Three times is a trend. I didn’t make this rule, but this favorite saying from Harpers’ Bazaar is a good guideline. If you see it in three different places, it’s a thing.

Corollary to the three times rule: it takes an average of three years for our eyes to adjust to a radical new look. The cool girls started wearing (Adidas) Stan Smiths with suits about five years ago; by three years ago sneakers and suits were de rigueur for fashionable urbanites, and now even Vice President Kamala Harris famously wears kicks with pantsuits (though she prefers Converse Chuck Taylors.)

Directional, not actual. What you see on the runway or in editorial spreads in high-fashion magazines are extremes, meant to make an artistic or directional statement. By the time a trend gets to the consumer, it’s going to be distilled down. What’s open to the waist on the runway will be a deep V-neck in the store. A shoulder-dusting hoop earring in a magazine will be a large—but not saucer-sized—hoop in women’s ears.

Are my customers too conservative—or am I? Next time you think something won’t sell in your market, pause and ask yourself why not. To that end:

Go people-watching. Literally. Sit or stroll and watch women in their daily lives at the mall, at the grocery store, going out to lunch, in a business park. How are most of them dressed? And what kind of jewelry are they wearing? Is it big? Small? Layered? Necklaces? Bracelets? Earrings?
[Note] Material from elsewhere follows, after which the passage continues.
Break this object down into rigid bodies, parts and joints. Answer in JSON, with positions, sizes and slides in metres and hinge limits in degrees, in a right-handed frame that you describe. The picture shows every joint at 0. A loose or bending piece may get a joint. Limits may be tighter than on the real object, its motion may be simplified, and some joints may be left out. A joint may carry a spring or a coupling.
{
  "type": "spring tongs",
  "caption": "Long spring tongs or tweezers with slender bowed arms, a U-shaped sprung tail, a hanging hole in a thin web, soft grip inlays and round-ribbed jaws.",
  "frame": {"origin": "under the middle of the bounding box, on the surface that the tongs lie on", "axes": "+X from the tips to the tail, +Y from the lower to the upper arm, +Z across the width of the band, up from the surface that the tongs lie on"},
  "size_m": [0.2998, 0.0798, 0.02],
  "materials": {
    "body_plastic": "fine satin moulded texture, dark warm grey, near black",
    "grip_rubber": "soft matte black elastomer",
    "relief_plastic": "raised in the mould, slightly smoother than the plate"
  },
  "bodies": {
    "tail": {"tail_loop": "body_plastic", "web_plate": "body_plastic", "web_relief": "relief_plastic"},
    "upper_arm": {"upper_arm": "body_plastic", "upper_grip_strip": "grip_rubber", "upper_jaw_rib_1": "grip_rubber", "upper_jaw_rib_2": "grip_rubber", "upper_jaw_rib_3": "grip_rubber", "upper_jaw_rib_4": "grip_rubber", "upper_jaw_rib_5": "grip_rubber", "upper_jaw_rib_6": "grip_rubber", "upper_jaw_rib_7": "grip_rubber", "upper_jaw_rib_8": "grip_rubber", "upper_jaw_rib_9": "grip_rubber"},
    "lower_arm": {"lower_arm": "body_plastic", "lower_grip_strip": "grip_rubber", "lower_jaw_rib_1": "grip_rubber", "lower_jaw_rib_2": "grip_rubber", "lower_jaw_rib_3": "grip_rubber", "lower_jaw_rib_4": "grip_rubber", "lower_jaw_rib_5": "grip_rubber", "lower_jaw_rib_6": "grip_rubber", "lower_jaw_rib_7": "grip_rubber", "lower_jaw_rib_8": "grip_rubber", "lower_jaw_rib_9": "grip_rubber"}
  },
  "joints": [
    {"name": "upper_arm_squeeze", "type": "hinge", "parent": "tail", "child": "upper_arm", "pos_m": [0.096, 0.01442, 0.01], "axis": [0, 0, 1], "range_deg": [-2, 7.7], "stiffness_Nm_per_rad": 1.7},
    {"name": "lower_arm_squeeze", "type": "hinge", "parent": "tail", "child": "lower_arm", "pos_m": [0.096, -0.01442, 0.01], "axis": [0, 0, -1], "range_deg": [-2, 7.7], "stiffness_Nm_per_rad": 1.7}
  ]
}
Watches? Keep the mood and silhouette in mind when buying merchandise. 

Scour both Instagram and Pinterest. Instagram is a place where brands and influencers hang out—but Pinterest is a place where ordinary consumers tell you through their “pins” what catches their eye. 
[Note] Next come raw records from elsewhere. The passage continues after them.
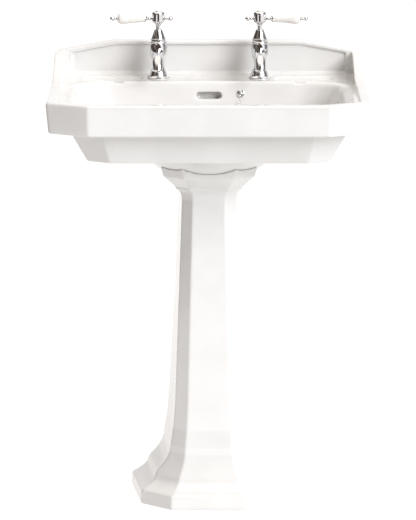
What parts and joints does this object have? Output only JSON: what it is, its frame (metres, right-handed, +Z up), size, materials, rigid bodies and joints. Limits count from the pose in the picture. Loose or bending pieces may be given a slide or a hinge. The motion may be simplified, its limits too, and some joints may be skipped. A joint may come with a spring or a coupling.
{
  "type": "pedestal sink",
  "caption": "Octagonal-fronted vitreous china basin with clipped upstand and sweeping wings on a faceted hollow pedestal, with lever pillar taps, overflow, plug on chain and bottle trap.",
  "frame": {"origin": "on the floor, midway between the front of the rim and the wall, on the plane of symmetry", "axes": "+Z up, -Y towards the user, +Y into the wall, +X to the user's right"},
  "size_m": [0.612, 0.48, 0.9495],
  "materials": {
    "vitreous_china": "gloss glaze",
    "porcelain": "gloss glaze",
    "chrome": "polished",
    "chain_chrome": "polished",
    "brass": "machined",
    "steel": "zinc plated",
    "rubber": "matt",
    "white_plastic": "satin"
  },
  "bodies": {
    "sink": {"basin": "vitreous_china", "pedestal": "vitreous_china", "waste": "chrome", "waste_top_washer": "rubber", "waste_seal": "rubber", "waste_slip_washer": "white_plastic", "waste_back_nut": "brass", "chain": "chain_chrome", "chain_stay": "chrome", "stay_link": "chrome", "stay_nut": "brass", "trap_inlet_seal": "rubber", "trap_inlet_nut": "white_plastic", "trap_body": "white_plastic", "trap_cup_seal": "rubber", "trap_cup": "white_plastic", "trap_outlet_seal": "rubber", "trap_outlet_nut": "white_plastic", "hot_tap_body": "chrome", "hot_deck_washer": "white_plastic", "hot_tophat_washer": "white_plastic", "hot_back_nut": "brass", "hot_cartridge": "brass", "hot_bonnet": "chrome", "cold_tap_body": "chrome", "cold_deck_washer": "white_plastic", "cold_tophat_washer": "white_plastic", "cold_back_nut": "brass", "cold_cartridge": "brass", "cold_bonnet": "chrome"},
    "hot_lever": {"hot_spindle": "chrome", "hot_lever_hub": "chrome", "hot_lever_screw": "steel", "hot_index_button": "porcelain", "hot_lever_rod": "steel", "hot_lever_ferrule": "chrome", "hot_lever_grip": "porcelain", "hot_lever_finial": "chrome", "hot_lever_balance": "chrome"},
    "cold_lever": {"cold_spindle": "chrome", "cold_lever_hub": "chrome", "cold_lever_screw": "steel", "cold_index_button": "porcelain", "cold_lever_rod": "steel", "cold_lever_ferrule": "chrome", "cold_lever_grip": "porcelain", "cold_lever_finial": "chrome", "cold_lever_balance": "chrome"},
    "plug": {"plug": "chrome", "plug_seal": "rubber", "plug_eye": "chrome"}
  },
  "joints": [
    {"name": "hot_lever_turn", "type": "hinge", "parent": "sink", "child": "hot_lever", "pos_m": [-0.1, 0.155, 0.8135], "axis": [0, 0, 1], "range_deg": [0, 90]},
    {"name": "cold_lever_turn", "type": "hinge", "parent": "sink", "child": "cold_lever", "pos_m": [0.1, 0.155, 0.8135], "axis": [0, 0, 1], "range_deg": [-90, 0]},
    {"name": "plug_lift", "type": "slide", "parent": "sink", "child": "plug", "axis": [0, 0, 1], "range_m": [0, 0.06], "deforming": ["chain"]}
  ]
}
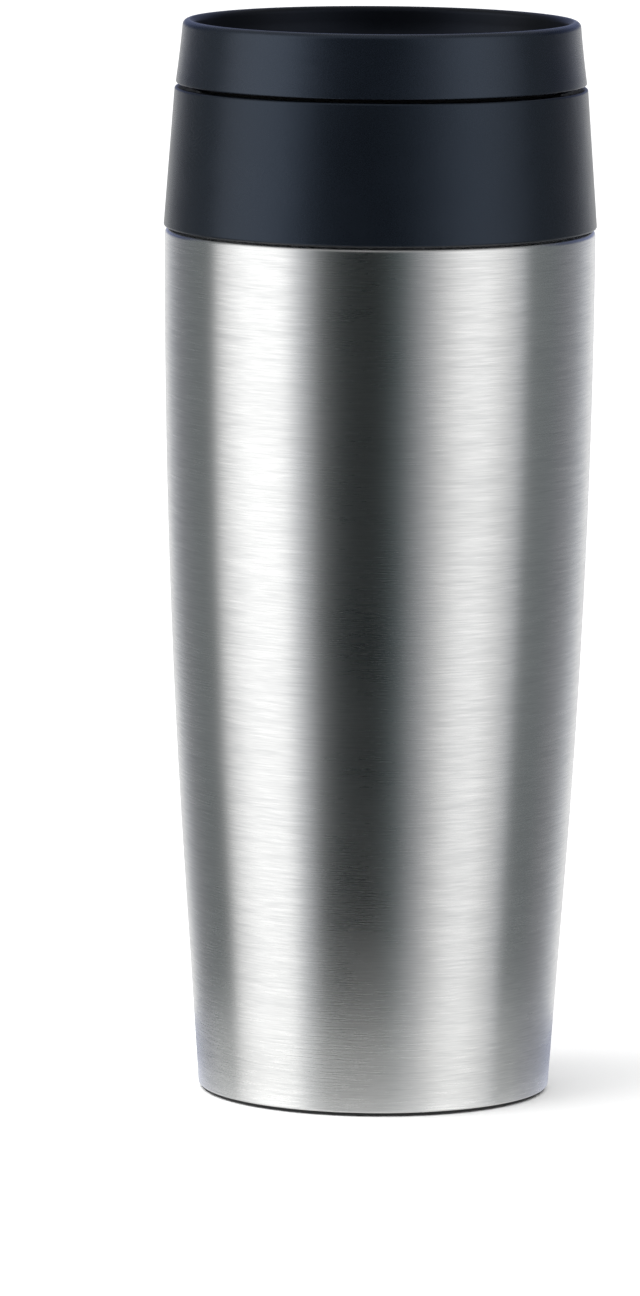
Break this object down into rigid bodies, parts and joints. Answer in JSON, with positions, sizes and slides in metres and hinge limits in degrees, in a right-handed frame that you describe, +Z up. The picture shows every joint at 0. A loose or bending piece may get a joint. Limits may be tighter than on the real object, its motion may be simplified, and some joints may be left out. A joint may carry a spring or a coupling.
{
  "type": "insulated travel mug",
  "caption": "Tapered double-walled steel travel mug with a black collar and a screw-in lid whose push-button valve pours all the way round.",
  "frame": {"origin": "centre of the foot, on the surface that the mug stands on", "axes": "+Z up along the mug's axis; the body is round, and +X is the side of one latch pin"},
  "size_m": [0.082, 0.082, 0.204],
  "materials": {
    "brushed_body": "satin, brushed round the body",
    "liner_steel": "plain drawn",
    "small_steel": "bright",
    "getter_metal": "sintered",
    "braze": "fused",
    "pad_rubber": "matte",
    "collar_plastic": "fine matte texture",
    "ring_plastic": "fine matte texture",
    "insert_plastic": "polished moulding",
    "disc_plastic": "polished moulding",
    "drum_plastic": "self-lubricating",
    "spring_steel": "drawn wire",
    "seal_silicone": "satin",
    "inlay_silicone": "soft matte"
  },
  "bodies": {
    "mug_body": {"outer_shell": "brushed_body", "inner_liner": "liner_steel", "base_cup": "liner_steel", "getter_clip": "small_steel", "getter_pellet": "getter_metal", "seal_bead": "braze", "base_pad": "pad_rubber", "neck_collar": "collar_plastic", "collar_seal": "seal_silicone"},
    "lid_gasket": {"lid_gasket": "seal_silicone"},
    "lid": {"drinking_ring": "ring_plastic", "ring_seal": "seal_silicone", "screw_insert": "insert_plastic", "mechanism_cover": "insert_plastic", "cam_pins": "small_steel", "stem_o_ring": "seal_silicone", "return_spring": "spring_steel"},
    "plunger": {"push_button": "insert_plastic", "button_inlay": "inlay_silicone", "button_seal": "seal_silicone", "valve_stem": "small_steel", "valve_disc": "disc_plastic", "valve_seal": "seal_silicone", "stem_washer": "small_steel", "valve_nut": "small_steel", "retaining_clip": "small_steel"},
    "latch_drum": {"latch_drum": "drum_plastic"}
  },
  "joints": [
    {"name": "lid_rise", "type": "slide", "parent": "mug_body", "child": "lid_gasket", "axis": [0, 0, 1], "range_m": [0, 0.036]},
    {"name": "lid_turn", "type": "hinge", "parent": "lid_gasket", "child": "lid", "pos_m": [0, 0, 0.192], "axis": [0, 0, 1], "range_deg": [0, 1080]},
    {"name": "button_press", "type": "slide", "parent": "lid", "child": "plunger", "axis": [0, 0, 1], "range_m": [-0.004, 0], "stiffness_N_per_m": 900, "springref_m": 0.006, "deforming": ["return_spring"]},
    {"name": "drum_turn", "type": "hinge", "parent": "plunger", "child": "latch_drum", "pos_m": [0, 0, 0.1877], "axis": [0, 0, 1], "range_deg": [0, 22.5]}
  ],
  "couplings": [
    {"joint": "lid_rise", "follows": "lid_turn", "m_per_rad": 0.0019099},
    {"joint": "drum_turn", "follows": "button_press", "rad_per_m": -98.175}
  ]
}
Watch the jewelry when jewelry isn’t the point. I.e., in ads, catalogs, websites, TV shows, etc. That’s going to show you what’s resonating. For example, fashion websites like WhoWhatWear have lots of articles with titles like “9 Trends Women Over 50 Are Wearing.” The clothing is the focus of the article, but look closely at the jewelry in the photos. In that article, I’m still seeing long, layered, and delicate pendant necklaces (obviously, this trend is still going strong!), along with a more substantial 80’s style collar or two, an emerging trend (remember that three-year rule!), and a lot of watches. But there were no big necklaces, bracelets, or huge earrings. 
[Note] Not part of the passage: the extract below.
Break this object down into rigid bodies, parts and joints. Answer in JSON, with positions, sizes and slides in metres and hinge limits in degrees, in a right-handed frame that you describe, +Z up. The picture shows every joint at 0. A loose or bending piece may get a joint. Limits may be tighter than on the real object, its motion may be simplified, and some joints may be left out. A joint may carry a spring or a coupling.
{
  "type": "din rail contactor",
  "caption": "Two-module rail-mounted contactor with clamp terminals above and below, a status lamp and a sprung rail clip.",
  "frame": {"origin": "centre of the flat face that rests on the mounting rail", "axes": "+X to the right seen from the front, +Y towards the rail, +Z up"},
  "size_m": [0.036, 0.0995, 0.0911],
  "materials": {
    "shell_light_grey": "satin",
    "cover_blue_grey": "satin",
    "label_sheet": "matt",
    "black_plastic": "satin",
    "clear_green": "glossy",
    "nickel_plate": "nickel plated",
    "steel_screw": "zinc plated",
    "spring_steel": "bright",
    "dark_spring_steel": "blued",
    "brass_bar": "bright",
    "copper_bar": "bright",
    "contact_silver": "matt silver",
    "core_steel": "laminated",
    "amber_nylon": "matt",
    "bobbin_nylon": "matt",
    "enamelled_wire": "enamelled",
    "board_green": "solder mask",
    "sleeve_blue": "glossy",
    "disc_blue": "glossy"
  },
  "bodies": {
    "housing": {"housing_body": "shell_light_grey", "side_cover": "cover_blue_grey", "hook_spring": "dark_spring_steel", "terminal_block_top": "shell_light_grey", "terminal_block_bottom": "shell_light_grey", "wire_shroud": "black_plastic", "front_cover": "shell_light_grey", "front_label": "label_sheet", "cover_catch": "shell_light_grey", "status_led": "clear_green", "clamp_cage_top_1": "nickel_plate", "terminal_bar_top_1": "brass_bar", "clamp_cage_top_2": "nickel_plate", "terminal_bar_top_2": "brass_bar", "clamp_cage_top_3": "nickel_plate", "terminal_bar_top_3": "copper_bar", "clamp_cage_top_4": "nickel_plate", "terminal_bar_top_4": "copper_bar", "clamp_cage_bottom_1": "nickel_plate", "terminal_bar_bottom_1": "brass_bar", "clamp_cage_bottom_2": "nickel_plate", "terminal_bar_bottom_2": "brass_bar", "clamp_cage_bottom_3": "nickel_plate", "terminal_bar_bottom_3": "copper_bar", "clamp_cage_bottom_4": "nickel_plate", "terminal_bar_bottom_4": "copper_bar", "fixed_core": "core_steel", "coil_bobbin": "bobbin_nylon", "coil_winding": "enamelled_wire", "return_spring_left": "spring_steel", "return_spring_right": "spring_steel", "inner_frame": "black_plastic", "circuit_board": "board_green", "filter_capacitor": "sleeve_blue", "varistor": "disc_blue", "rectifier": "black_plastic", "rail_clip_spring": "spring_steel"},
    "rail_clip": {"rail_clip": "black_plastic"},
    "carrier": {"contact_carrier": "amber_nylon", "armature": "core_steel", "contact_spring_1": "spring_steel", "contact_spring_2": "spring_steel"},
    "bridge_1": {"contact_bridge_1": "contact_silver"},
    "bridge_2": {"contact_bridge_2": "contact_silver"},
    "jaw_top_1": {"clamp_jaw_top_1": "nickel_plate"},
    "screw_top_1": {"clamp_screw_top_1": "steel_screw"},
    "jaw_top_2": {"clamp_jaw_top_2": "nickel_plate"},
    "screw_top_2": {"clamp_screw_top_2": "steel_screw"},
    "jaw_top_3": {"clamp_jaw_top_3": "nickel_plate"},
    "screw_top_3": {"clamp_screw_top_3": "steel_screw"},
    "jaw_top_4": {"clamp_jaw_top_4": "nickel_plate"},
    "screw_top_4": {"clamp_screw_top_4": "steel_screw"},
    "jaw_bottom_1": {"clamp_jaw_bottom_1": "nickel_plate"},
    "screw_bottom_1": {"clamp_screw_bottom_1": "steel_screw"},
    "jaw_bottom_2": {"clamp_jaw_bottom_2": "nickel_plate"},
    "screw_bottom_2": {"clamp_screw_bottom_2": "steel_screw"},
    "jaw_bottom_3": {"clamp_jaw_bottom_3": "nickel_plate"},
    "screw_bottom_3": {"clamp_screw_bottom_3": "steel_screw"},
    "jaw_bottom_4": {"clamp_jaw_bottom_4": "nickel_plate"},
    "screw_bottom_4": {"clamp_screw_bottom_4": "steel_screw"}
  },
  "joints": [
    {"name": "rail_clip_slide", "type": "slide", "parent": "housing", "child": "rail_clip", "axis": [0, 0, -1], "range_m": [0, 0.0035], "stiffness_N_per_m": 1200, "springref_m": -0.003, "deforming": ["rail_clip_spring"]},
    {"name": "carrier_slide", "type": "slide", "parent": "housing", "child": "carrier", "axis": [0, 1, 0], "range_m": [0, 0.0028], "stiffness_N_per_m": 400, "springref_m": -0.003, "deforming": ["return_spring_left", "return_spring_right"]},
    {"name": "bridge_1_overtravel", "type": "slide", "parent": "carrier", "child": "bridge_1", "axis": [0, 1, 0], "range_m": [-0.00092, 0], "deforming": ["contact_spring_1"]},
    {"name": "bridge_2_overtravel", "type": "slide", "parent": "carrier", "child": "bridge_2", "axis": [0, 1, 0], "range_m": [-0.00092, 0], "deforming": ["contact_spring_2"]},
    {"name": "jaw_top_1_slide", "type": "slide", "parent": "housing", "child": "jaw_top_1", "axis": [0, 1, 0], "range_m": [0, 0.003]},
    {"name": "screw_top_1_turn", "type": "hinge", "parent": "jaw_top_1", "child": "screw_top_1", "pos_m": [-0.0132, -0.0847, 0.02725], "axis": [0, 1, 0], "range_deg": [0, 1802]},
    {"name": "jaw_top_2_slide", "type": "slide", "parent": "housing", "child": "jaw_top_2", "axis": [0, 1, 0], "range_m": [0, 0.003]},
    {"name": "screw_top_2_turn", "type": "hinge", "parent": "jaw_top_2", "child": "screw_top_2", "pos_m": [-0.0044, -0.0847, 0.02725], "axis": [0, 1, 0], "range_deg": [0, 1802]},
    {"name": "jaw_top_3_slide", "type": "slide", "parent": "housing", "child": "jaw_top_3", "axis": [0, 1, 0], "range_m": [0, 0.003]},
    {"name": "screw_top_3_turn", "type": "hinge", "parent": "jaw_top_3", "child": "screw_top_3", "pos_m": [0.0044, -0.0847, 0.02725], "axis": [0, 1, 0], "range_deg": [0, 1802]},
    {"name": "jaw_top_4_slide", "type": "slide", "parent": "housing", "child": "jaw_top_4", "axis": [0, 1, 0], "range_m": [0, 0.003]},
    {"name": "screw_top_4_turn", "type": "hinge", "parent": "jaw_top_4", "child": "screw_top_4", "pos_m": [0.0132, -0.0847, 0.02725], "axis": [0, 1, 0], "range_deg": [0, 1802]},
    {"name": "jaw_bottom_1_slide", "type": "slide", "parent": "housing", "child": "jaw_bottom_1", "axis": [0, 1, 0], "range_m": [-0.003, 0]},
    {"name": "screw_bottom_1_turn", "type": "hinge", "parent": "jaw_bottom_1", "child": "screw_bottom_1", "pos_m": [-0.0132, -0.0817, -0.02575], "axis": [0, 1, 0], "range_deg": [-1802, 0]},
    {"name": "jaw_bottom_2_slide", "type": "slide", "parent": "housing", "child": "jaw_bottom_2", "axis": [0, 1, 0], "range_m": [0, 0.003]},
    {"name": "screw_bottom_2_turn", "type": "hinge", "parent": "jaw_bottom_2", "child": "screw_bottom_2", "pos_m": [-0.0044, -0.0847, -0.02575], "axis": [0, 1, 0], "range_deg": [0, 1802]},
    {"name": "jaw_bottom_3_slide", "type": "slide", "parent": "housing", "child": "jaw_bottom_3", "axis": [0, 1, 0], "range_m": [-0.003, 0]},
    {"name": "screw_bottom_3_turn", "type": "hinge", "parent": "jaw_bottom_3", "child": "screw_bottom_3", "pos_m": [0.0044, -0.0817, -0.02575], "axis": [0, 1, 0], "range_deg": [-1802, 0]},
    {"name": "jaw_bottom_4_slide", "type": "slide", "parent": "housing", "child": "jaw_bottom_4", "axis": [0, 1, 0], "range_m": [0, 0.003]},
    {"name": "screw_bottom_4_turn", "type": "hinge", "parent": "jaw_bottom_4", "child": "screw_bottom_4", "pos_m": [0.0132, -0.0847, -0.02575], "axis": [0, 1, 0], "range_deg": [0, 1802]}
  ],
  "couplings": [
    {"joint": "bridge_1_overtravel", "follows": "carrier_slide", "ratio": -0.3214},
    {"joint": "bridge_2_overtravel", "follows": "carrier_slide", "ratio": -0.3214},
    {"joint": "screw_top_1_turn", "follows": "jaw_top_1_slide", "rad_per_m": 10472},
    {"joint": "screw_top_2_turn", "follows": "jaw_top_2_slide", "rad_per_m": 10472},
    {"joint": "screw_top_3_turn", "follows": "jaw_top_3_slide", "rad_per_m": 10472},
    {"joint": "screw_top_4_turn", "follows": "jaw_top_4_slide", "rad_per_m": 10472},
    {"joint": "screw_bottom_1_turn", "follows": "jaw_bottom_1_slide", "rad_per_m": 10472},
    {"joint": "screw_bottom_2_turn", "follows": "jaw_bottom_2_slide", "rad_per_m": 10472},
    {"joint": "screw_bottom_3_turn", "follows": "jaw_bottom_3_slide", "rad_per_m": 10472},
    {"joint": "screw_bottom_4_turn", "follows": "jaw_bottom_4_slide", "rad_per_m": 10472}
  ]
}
Seize big-news trends immediately. When jewelry makes huge fashion news like Vice President Harris’s pearls did, you want to make sure you’re on top of the trend ASAP. Test with a few pieces at different price points as soon as you can and make sure to promote it vigorously while it’s still a hot topic. 

Vice president Kamala Harris, shown here as a candidate, wears pearls almost every day.

Classics are classic for a reason. You can’t go wrong with diamond stud earrings. Ever. But you can go wrong with price, so stock wide enough options for everybody.